Network Cable Buying Guide

A network cable, also known as an Ethernet cable, is a type of cable that is used to connect computer networks. These cables transmit data and information between two or more devices such as computers, routers, modems and switches. They are usually made with copper and have eight pins. Ethernet cables come in a variety of different lengths and colors, depending on the type of cable you need. The most common types of Ethernet cables are patch cables and installation cables.

Cable Categories

In the late 1980s, early networking adopters used coaxial cable, which was composed of insulated telephone wires twisted into pairs for reduced crosstalk and covered in a plastic jacket. This voice-grade Category 1 cable could transmit up to 1 Mbps of data, a limit that was soon raised to 4 Mbps by the short-lived Category 2 cable.

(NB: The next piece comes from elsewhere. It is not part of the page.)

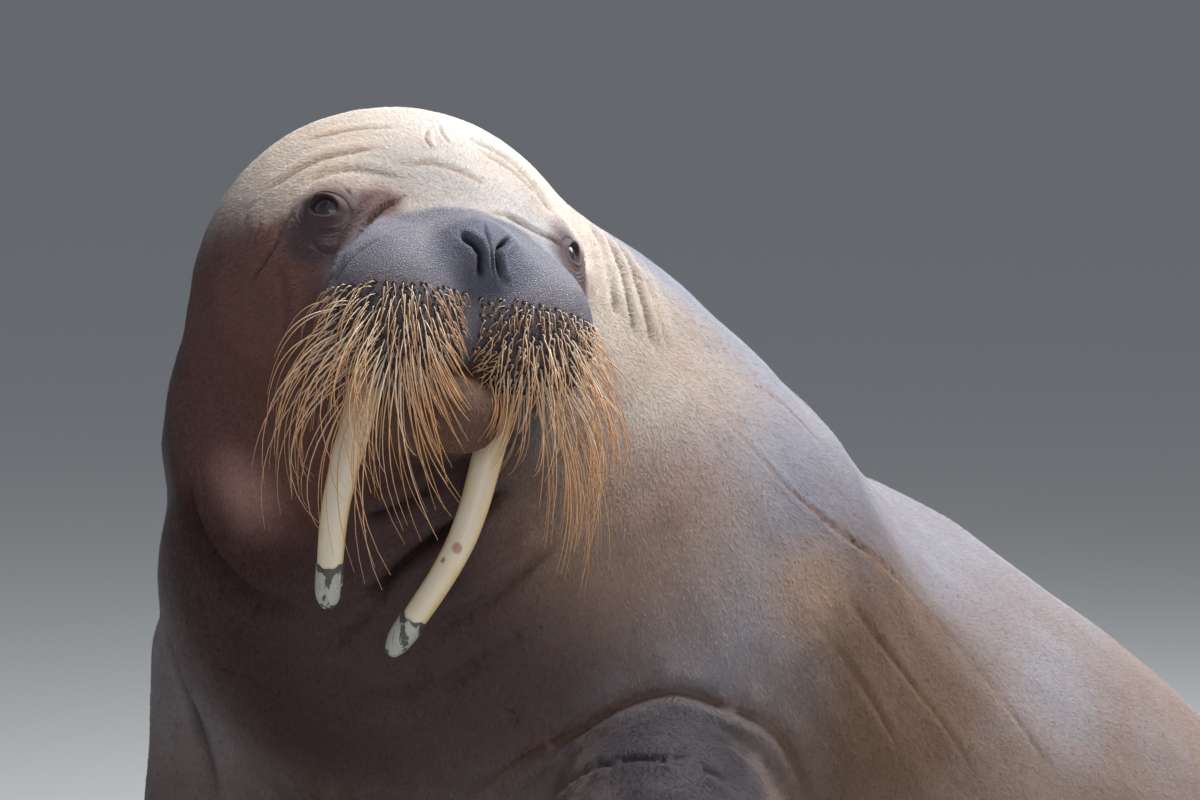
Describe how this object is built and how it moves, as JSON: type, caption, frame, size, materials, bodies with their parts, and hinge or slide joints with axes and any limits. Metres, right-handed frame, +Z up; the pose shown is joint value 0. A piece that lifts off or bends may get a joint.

In the early 1990s, Category 3 cable arrived to raise the bar even further. With a frequency of 16 MHz, Cat3 cable could deliver throughput up to 10 Mbps. Cat3 was widely used for 10BASE-T Ethernet applications. Category 4 cables made a brief appearance and increased the performance to 20 MHz and 26 Mbps, respectively. It was mostly used for Token Ring applications.

Cat5e (Category 5 enhanced)
- Max. Speed Up to 1 Gbps
- Available in Shielded and Unshielded varieties.

In 1995, Category 5 cable was introduced. It provided 100 Mbps network speeds with 100 MHz bandwidth and could send network data packets up to 100 meters (328 feet) without amplification. The cable's capabilities were a big leap forward, but they pale in comparison to what came next: Cat5e, or enhanced Category 5, cables. This improved version of Cat5 cabling was able to push the data transfer rate to 1 Gbps — ten times the previous rate. Even though this type of cable is more than 20 years old by now, it is still very popular and widely used. Newer standards have emerged since then, with Cat6 and Cat6a being officially recognized by the Telecommunications Industry Association (TIA), with Cat7 and Cat8 still waiting to receive the TIA's blessing.

Cat6 (Category 6)
- Max. speed up to 10 Gbps @ 55 m (164 ft.)
- Available in Shielded and Unshielded varieties.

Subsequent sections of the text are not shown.